One of the great innovative figures in American letters, Walt Whitman created a daringly new kind of poetry that became a major force in world literature. Here is the definitive collection of his work, from his solemn masterpeice "When Lilacs Last in the Dooryard Bloom'd" to the joyous freedom of "Song of Myself". Reissue

Editorial Reviews

"Whitman''s best poems have that permanent quality of being freshly painted, of not being dulled by the varnish of the years."
--Malcolm Cowley

Bookclub Guide

1. Critic and poet Lewis Turco maintains that, contrary to the otherwise nearly universally accepted view, Whitman is not America's most innovative and important poet. He did nothing new, Turco argues, and "the level of his competence was not very high-he retained his poor ear throughout his life; his poems are too long, too disorganized, too pompous, too repetitious, too boring." Do you agree or disagree with this assessment?

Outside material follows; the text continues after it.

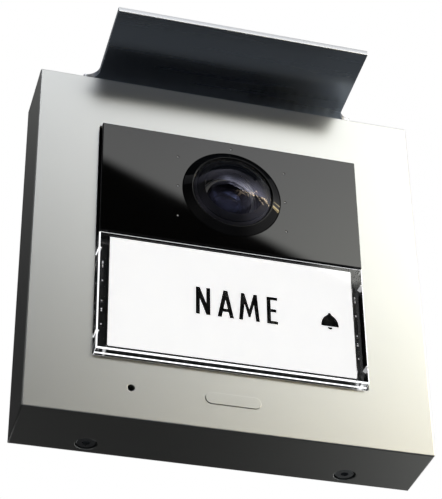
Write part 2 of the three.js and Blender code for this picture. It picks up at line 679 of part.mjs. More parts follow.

2. Although Leaves of Grass might appear to be an amorphous, unstructured mass (as Turco suggests above), Whitman spent nearly forty years carefully revising it, reordering the poems, deleting poems or sections of poems, and adding new poems and cycles. He insisted that there was an overall unity and structure to the book (and stated that the ninth and final edition, the "Death-bed" edition published in 1892, was the last word on it). Do you perceive an overall unity in the book? Is there a discernible structure to it?

3. Walt Whitman is often called the poet of democracy and of America; one of the best-known and most often quoted poems in Leaves of Grass is "For You O Democracy" in "Calamus." How does Leaves of Grass answer the question of what democracy is and what it means to be an American?

4. In The Good Gray Poet, one of the first biographies of Whitman, William Douglas O'Connor explained in words that Whitman himself acknowledged that one of the primary purposes of Leaves of Grass was to save
sexuality "from the keeping of blackguards and debauchees, to which it has been abandoned"-by which he meant rescue it from libertines, whose dissolute behavior made sex disrespectable to middle-class Victorian sensibilities. One American reviewer of the 1855 edition described Whitman as having "a degrading, beastly sensuality, that is fast rotting the core of all the social virtues" and a British reviewer asked, "Is it possible that the most prudish nation on earth will adopt a poet whose indecencies stink in the nostrils?" How is sexuality represented in Leaves of Grass?

5. There are many recurrent themes, symbols, images, and motifs in Leaves of Grass as a whole, as well as in particular poems and cycles of poems. Consider, for example, the following: a) The use of the star, the lilac, and the bird in "When Lilacs Last in the Dooryard Bloom'd" (What do they symbolize and how do they relate to each other? How do they contribute to the structure of what many critics consider to be one of the finest poems ever written in the English language?); b) The recurrence of the word "mother" or "mothers" (more than one hundred times) in the book; and c) the repeated invocation of odor, fragrance, and perfume throughout the book.

6. The Civil War was a defining event in Walt Whitman's life, and the poems in "Drum-Taps" are a testimony to the impact the time he spent as a nurse to both Northern and Southern soldiers in the army hospitals of Washington, D.C. had on him. What view of the war is expressed by the narrative persona, and does the perspective of the persona change over the course of the cycle of poems?

7. Discuss the following stylistic aspects of Leaves of Grass: a) lists and catalogues; b) the extensive use of parentheses; c) parallelism (the development of rhythm via a repetition of ideas and sentences rather than through accents and syllables); d) the repetition of sounds and words; and e) punctuation.